• [What this task involves] Copy exactly the lines from the one containing "addFrame();" to the one containing "obj.parent = empty", both lines included, and nothing else.

• [Items from a data source]
┌──
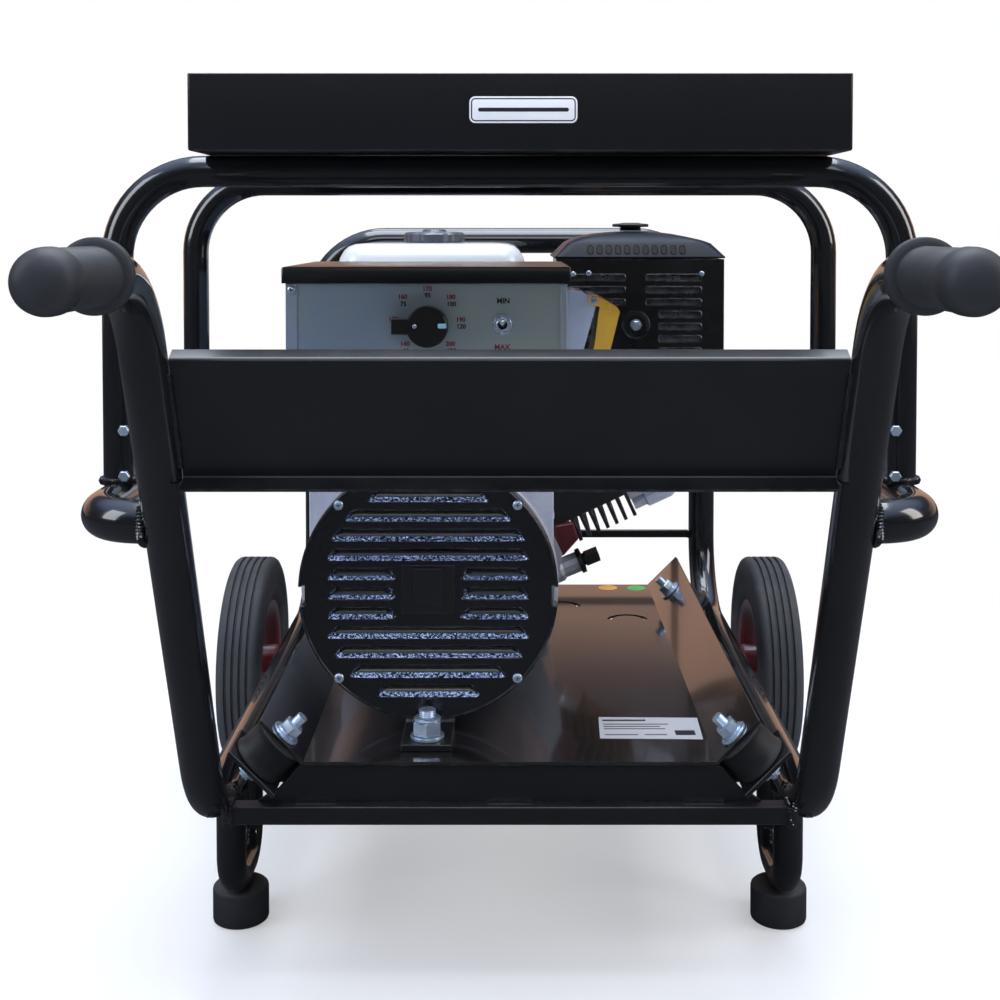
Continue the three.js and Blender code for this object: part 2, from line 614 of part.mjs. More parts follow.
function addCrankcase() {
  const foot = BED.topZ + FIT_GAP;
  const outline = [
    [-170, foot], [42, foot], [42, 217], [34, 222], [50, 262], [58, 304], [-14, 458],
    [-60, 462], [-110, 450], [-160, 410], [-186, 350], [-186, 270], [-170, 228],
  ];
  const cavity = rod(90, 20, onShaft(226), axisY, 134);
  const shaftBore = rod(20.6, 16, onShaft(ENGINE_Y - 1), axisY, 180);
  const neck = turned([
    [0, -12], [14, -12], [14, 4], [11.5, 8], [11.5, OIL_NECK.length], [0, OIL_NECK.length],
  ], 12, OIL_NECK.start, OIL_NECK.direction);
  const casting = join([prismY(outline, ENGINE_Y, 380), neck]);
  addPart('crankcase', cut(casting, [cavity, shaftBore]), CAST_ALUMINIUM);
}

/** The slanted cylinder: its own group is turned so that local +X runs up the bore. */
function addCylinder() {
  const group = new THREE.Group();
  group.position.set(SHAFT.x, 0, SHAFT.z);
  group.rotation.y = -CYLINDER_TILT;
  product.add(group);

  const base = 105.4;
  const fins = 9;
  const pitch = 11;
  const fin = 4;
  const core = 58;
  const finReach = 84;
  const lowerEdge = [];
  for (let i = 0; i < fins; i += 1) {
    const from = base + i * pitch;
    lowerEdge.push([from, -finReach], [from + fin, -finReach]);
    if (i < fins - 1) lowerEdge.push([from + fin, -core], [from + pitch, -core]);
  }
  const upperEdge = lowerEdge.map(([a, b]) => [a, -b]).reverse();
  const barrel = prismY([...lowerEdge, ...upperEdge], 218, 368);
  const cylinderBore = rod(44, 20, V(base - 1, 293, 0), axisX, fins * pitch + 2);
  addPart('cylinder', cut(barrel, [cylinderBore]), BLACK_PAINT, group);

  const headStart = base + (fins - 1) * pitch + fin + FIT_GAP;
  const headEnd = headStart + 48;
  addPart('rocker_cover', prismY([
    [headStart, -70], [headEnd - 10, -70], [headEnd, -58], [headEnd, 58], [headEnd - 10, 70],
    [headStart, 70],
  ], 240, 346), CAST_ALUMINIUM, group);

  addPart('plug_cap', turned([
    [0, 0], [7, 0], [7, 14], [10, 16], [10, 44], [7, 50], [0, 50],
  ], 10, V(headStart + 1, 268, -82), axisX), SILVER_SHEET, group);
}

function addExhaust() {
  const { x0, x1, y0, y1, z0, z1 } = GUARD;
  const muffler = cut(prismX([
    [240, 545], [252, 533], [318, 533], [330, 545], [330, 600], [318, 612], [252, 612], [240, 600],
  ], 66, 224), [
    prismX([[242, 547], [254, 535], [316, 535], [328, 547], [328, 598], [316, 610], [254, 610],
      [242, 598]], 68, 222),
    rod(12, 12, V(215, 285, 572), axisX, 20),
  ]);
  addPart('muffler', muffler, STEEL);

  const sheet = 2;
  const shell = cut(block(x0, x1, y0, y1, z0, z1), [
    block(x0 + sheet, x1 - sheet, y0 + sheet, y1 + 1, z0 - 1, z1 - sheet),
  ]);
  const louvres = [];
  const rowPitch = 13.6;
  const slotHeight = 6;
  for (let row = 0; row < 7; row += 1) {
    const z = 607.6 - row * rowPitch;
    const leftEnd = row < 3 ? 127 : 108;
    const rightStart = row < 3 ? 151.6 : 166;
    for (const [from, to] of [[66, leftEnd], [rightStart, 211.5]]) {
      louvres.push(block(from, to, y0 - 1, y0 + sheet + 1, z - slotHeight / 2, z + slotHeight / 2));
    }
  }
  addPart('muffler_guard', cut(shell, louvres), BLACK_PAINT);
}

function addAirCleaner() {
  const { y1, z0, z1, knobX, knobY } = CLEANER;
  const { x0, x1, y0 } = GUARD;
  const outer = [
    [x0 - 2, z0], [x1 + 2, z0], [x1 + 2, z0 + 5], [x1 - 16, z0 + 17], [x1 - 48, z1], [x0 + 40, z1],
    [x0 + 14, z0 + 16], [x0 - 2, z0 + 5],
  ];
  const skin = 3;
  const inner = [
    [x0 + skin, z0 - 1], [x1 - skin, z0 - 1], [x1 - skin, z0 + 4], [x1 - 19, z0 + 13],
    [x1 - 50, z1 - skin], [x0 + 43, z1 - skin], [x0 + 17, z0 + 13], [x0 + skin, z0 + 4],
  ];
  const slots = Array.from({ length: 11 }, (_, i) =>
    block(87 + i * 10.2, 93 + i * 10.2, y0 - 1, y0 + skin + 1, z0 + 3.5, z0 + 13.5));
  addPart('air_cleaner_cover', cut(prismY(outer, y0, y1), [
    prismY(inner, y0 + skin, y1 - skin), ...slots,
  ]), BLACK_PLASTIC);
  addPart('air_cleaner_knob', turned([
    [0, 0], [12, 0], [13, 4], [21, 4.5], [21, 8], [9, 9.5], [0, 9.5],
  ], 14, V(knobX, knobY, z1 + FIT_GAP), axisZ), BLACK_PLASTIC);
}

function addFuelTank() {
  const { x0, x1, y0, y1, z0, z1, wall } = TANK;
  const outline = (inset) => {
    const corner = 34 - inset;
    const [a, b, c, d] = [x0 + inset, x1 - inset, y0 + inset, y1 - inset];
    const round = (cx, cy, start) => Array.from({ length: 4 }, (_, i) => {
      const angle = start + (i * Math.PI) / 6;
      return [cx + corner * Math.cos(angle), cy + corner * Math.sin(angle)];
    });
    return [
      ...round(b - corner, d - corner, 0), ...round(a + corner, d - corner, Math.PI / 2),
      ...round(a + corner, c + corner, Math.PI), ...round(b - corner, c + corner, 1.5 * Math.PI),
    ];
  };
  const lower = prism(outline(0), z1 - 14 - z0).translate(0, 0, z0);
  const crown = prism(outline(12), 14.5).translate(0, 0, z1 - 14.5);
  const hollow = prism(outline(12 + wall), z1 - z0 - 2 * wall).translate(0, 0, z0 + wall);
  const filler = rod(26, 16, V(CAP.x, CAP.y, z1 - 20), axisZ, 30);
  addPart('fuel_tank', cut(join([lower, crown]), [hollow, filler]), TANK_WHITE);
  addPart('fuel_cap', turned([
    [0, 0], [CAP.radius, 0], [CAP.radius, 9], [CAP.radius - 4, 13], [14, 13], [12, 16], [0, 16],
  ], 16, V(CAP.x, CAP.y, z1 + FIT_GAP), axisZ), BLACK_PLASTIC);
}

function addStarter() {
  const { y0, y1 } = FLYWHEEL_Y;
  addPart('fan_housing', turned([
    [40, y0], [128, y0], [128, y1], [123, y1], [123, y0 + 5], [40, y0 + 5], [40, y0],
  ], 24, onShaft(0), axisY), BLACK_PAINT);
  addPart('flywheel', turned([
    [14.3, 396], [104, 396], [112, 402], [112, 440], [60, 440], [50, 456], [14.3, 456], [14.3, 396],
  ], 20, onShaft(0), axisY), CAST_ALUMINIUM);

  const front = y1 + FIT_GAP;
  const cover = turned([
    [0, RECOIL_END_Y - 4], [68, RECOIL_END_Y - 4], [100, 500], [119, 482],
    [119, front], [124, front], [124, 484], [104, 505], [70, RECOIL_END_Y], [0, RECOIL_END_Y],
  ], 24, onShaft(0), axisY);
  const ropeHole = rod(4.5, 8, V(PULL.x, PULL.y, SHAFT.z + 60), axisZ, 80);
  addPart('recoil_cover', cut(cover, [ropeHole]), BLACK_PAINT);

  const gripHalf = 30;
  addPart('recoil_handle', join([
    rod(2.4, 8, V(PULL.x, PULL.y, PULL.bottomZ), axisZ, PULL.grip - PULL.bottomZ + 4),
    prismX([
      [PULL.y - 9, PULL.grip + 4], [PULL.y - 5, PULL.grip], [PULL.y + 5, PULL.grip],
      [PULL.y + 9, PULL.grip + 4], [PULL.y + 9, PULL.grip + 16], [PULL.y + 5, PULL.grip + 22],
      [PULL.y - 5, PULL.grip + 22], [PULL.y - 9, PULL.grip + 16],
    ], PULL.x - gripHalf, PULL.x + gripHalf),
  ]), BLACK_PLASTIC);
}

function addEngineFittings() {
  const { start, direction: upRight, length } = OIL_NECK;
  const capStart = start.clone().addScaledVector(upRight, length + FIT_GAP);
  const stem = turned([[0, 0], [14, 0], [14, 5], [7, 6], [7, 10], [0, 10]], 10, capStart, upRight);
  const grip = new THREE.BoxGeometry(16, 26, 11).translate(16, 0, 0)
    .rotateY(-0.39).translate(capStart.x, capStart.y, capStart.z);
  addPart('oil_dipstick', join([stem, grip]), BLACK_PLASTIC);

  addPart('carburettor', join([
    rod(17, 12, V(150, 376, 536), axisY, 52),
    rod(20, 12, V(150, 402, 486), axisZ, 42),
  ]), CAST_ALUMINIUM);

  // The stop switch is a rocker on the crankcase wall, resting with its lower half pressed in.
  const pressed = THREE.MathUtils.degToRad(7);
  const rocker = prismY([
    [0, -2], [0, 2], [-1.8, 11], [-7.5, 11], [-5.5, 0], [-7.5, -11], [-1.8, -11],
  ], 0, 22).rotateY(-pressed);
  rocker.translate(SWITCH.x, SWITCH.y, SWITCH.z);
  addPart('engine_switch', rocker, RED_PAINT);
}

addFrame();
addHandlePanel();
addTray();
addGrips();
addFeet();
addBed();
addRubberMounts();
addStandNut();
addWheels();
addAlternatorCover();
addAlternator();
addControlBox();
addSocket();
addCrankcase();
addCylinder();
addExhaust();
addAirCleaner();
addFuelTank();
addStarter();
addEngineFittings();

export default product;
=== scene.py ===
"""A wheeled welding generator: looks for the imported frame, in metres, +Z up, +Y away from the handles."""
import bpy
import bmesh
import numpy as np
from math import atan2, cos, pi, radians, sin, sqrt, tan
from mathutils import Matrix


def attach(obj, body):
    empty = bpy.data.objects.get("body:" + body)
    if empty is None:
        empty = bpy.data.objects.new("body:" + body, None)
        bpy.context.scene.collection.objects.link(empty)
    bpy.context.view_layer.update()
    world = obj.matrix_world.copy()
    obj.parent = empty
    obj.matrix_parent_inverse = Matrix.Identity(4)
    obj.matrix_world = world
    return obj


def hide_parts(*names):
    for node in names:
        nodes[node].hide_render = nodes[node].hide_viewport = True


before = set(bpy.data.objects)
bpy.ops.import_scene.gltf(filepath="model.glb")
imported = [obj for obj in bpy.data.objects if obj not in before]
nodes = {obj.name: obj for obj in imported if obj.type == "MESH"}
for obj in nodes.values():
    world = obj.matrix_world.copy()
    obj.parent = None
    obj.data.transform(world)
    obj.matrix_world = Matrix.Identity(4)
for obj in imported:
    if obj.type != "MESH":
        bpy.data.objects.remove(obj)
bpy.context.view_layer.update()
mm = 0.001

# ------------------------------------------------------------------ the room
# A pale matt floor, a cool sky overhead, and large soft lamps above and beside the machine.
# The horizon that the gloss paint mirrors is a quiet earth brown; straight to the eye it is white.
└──
┌──
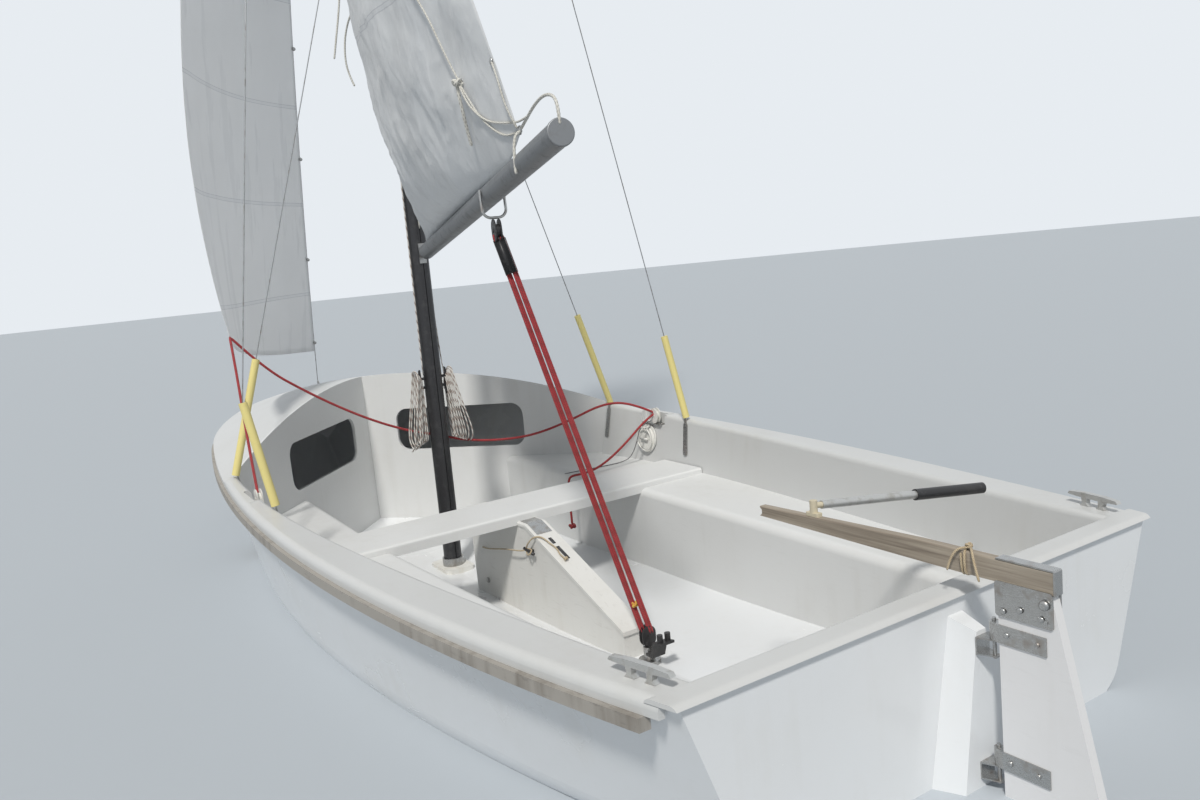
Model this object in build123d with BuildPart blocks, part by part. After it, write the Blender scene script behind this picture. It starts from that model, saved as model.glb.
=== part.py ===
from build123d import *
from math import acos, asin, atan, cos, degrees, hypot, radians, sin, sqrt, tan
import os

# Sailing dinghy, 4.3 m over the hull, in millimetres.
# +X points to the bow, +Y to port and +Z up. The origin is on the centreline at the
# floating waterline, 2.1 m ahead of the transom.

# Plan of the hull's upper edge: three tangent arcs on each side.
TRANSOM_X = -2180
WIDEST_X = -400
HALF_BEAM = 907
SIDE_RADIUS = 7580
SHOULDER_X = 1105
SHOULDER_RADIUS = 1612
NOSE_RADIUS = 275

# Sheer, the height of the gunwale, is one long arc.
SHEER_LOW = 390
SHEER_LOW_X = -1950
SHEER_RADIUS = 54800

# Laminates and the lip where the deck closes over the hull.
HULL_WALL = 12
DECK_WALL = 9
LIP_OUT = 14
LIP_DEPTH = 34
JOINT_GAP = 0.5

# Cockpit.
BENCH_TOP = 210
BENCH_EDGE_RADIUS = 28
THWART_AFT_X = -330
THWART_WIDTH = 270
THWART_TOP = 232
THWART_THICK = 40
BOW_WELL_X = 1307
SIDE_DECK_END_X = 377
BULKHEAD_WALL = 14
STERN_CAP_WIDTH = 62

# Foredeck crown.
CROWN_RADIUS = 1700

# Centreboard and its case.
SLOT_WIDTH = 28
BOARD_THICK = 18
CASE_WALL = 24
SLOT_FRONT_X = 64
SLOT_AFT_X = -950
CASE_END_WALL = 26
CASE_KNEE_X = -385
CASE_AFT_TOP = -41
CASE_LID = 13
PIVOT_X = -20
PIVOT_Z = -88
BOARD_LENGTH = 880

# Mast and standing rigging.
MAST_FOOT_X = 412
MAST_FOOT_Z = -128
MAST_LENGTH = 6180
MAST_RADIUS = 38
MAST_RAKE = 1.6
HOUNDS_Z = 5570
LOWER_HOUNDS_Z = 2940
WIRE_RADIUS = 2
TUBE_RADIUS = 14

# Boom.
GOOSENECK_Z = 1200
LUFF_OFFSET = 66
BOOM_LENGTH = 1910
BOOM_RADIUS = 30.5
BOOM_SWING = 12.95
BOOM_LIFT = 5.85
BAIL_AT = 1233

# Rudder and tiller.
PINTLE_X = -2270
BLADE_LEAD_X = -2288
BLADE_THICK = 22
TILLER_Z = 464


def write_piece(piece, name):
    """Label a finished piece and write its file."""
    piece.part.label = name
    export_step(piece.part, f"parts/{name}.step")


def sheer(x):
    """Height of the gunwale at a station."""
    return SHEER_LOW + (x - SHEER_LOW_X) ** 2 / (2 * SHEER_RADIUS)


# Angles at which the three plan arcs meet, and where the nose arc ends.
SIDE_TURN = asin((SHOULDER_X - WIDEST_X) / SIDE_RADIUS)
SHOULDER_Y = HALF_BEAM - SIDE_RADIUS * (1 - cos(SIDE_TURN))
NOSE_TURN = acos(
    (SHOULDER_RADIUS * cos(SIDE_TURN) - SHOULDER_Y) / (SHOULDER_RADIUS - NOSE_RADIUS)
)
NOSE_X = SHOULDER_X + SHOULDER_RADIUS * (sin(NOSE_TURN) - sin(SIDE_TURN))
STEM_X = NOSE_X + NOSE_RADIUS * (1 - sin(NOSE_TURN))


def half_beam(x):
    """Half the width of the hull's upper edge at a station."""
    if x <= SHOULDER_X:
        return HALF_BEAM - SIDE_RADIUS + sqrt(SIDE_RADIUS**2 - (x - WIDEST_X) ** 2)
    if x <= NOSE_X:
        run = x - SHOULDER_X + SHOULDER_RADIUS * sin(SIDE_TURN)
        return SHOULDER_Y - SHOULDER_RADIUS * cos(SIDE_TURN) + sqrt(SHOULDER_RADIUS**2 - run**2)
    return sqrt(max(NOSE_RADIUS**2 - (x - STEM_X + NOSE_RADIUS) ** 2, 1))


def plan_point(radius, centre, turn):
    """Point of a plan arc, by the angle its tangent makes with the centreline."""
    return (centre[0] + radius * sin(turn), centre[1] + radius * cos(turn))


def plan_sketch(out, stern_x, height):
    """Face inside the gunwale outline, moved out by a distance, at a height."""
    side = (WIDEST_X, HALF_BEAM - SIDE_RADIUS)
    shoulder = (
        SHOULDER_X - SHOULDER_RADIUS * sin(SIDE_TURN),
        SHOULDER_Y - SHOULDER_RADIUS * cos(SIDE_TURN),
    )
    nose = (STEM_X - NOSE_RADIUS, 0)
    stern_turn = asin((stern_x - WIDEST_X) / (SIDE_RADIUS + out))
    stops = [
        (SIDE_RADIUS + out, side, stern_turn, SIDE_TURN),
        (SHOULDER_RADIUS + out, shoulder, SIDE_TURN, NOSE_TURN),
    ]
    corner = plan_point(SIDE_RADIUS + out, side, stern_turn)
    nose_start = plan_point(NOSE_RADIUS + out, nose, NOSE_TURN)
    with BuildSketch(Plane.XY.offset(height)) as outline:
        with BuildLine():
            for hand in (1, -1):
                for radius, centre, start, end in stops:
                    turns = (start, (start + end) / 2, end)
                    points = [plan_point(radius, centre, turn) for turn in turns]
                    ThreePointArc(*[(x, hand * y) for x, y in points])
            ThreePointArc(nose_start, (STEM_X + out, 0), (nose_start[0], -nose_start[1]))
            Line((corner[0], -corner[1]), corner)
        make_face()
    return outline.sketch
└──
• [Written solution]
addFrame();
addHandlePanel();
addTray();
addGrips();
addFeet();
addBed();
addRubberMounts();
addStandNut();
addWheels();
addAlternatorCover();
addAlternator();
addControlBox();
addSocket();
addCrankcase();
addCylinder();
addExhaust();
addAirCleaner();
addFuelTank();
addStarter();
addEngineFittings();

export default product;
=== scene.py ===
"""A wheeled welding generator: looks for the imported frame, in metres, +Z up, +Y away from the handles."""
import bpy
import bmesh
import numpy as np
from math import atan2, cos, pi, radians, sin, sqrt, tan
from mathutils import Matrix


def attach(obj, body):
    empty = bpy.data.objects.get("body:" + body)
    if empty is None:
        empty = bpy.data.objects.new("body:" + body, None)
        bpy.context.scene.collection.objects.link(empty)
    bpy.context.view_layer.update()
    world = obj.matrix_world.copy()
    obj.parent = empty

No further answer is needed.